Dans le même document, il est mentionné que son œuvre a été «longtemps mise sous silence». Pourquoi, selon vous ?

L’œuvre de Mimouni dérangeait, titillait le politique, dénonçait l’état d’une Algérie post-indépendante. A travers son écriture, il mettait à nu   toutes les tares politico-sociales présentes à une époque où il valait mieux ne pas critiquer le système (années 70-80). Des romans étaient censurés, ce qui a obligé l’auteur à publier en France. Et ceci rendait son roman inaccessible.

Vous évoquez aussi les dimensions «dénonciatrice et littéraire» de l’écrivain, pourriez-vous nous dire de quelle manière  se conjuguent-elles ?

Dans son œuvre, Mimouni emploie un discours qui prend forme dans le présent et s’ouvre sur le passé dans une atmosphère de remise en cause. Des thèmes socio-politiques dominent, misère, souffrance, identité, errance, violence, conflit entre classes sociales, tradition/modernité, femme, religion… Une sorte de métamorphose du réel et de son éclatement s’établit, engendrant une multiplicité des espaces et des temps et provoquant la présence d’un monde caractérisé par un discours qui portent surtout des termes relatifs à la violence, à l’absurde et à la désillusion.

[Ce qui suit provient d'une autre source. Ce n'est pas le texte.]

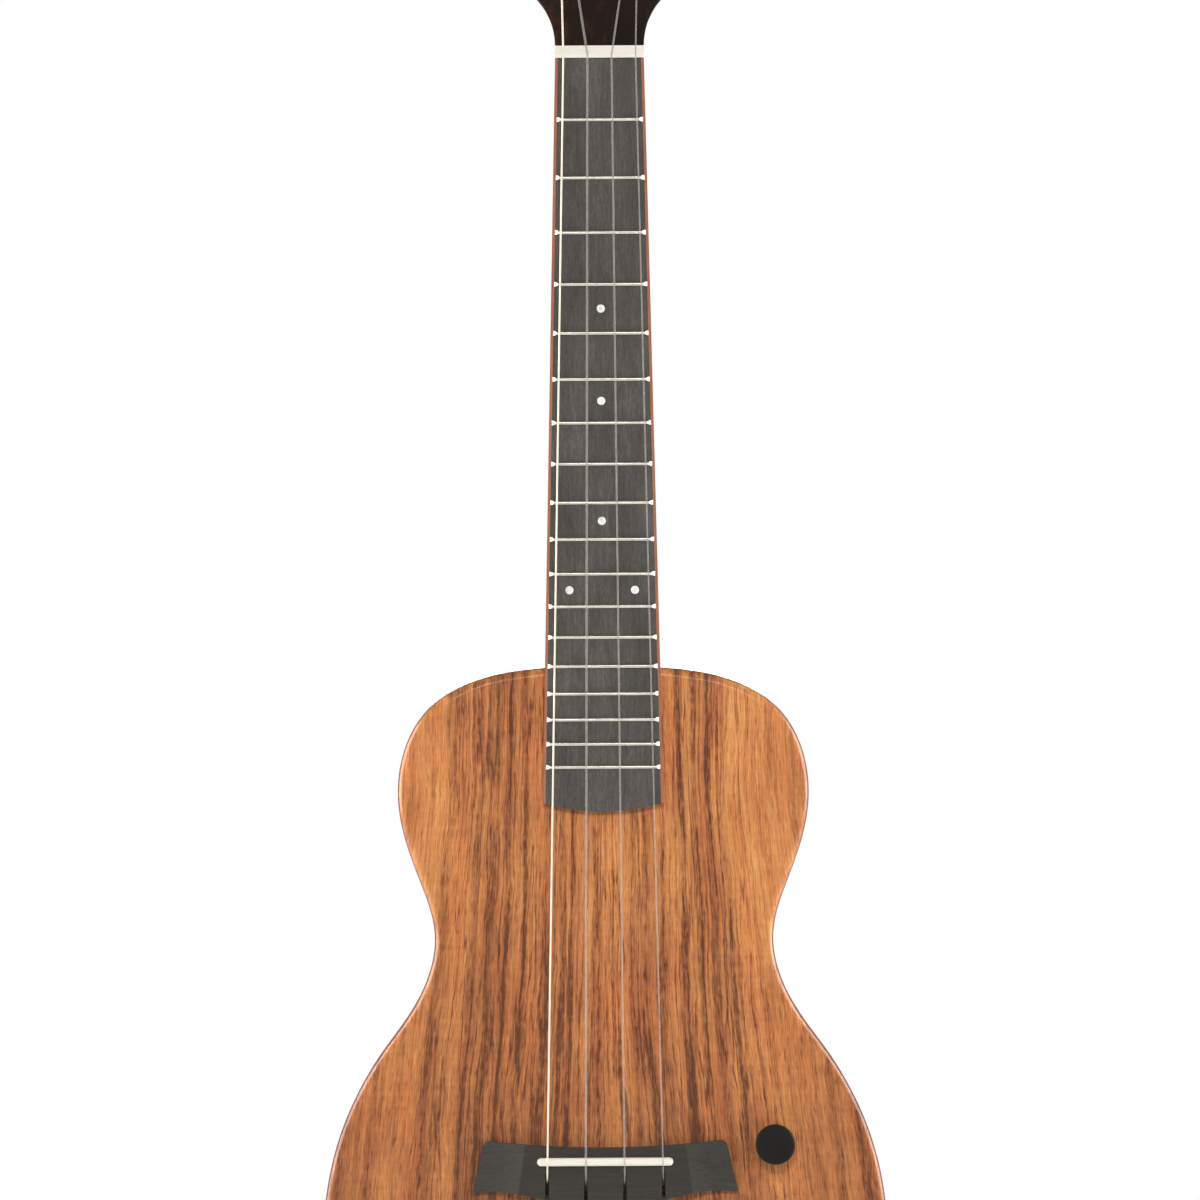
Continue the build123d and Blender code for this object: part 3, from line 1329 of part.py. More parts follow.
with BuildPart() as jack_fixings:
    with BuildSketch(Plane.XY.offset(JACK_FLOOR)):
        Circle(JACK_WASHER_RADIUS)
        Circle(JACK_THREAD + FIXING_PLAY, mode=Mode.SUBTRACT)
    extrude(amount=JACK_WASHER_THICKNESS)
    with BuildSketch(Plane.XY.offset(JACK_FLOOR + JACK_WASHER_THICKNESS + JACK_NUT_GAP)):
        RegularPolygon(JACK_NUT_HALF, 6, major_radius=False)
        Circle(JACK_THREAD + FIXING_PLAY, mode=Mode.SUBTRACT)
    extrude(amount=JACK_NUT_THICKNESS)
write_placed(jack_fixings.part, jack_plane, "jack_fixings")
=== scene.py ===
import math

import bpy
from mathutils import Matrix, Vector


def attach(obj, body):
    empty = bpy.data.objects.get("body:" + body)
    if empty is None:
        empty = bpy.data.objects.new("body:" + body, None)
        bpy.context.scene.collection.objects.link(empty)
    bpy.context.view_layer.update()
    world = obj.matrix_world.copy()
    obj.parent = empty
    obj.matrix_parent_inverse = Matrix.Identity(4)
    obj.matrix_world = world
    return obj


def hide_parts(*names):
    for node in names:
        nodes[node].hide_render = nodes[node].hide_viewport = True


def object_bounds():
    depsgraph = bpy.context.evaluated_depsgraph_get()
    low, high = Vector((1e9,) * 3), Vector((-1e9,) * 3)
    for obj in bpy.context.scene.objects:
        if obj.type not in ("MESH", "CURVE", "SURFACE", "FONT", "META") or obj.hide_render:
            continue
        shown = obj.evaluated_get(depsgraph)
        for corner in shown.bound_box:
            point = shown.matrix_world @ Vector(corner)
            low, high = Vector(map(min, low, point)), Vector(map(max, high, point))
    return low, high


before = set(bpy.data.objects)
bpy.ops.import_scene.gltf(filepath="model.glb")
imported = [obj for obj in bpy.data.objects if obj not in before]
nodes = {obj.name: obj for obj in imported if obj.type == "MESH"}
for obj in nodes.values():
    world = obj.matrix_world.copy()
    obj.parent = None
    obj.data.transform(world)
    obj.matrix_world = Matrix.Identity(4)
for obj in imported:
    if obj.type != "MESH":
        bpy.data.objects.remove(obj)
cad_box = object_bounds()
MM = 0.001

# ---- Sizes shared with the CAD model, in millimetres ----
TILT = math.radians(12.0)
OVERLAY = 2.2
NUT_LENGTH = 4.8
STRING_RADIUS = {"g": 0.40, "c": 0.475, "e": 0.40, "a": 0.325}
STRING_AT_NUT = {"g": -14.2, "c": -4.75, "e": 4.75, "a": 14.2}
STRING_AT_SADDLE = {"g": -22.7, "c": -7.6, "e": 7.6, "a": 22.7}
REAR_AT_STRING = {"g": -449.6, "c": -451.7, "e": -451.7, "a": -449.6}
STRING_H_NUT = 7.35
STRING_Z_NUT = 1.0
STRING_H_SADDLE = 11.2
SADDLE_Z = -434.4
NUT_BEND = 6.0
SADDLE_BEND = 4.0
KNOT_H = 3.4
KNOT_INSET = 2.2
TUNERS = {"g": (-1, 18.1, 40.0), "c": (-1, 20.5, 82.0), "e": (1, 20.5, 82.0), "a": (1, 18.1, 40.0)}
POST_WAIST = 2.6
STRING_LEVEL = 4.6
POST_HOLE_S = 9.8
COIL_TURNS = 4
# a string's way over its post's shoulder, into the hole and out of it
SHOULDER_STEP = 0.5
HOLE_ENTRY = 2.2
HOLE_EXIT = 5.4


# =====================================================================================
# Node helpers
# =====================================================================================


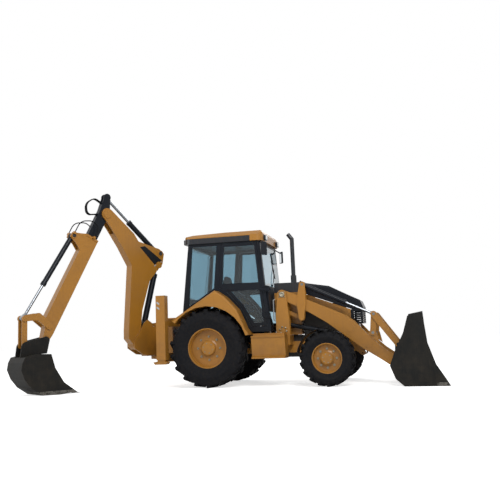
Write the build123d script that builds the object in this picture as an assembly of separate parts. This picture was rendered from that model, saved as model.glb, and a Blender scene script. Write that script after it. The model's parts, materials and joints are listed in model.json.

Tout y est pour appuyer un sentiment de prise de conscience d’un état de dégradation des valeurs dans une société censée avoir un avenir radieux après plus d’un siècle de colonisation. Malheureusement, ce n’était pas le cas. Un sentiment de désenchantement s’installe tout au long des romans de Mimouni.

Ce même sentiment que l’on trouve encore aujourd’hui dans des romans plus contemporains.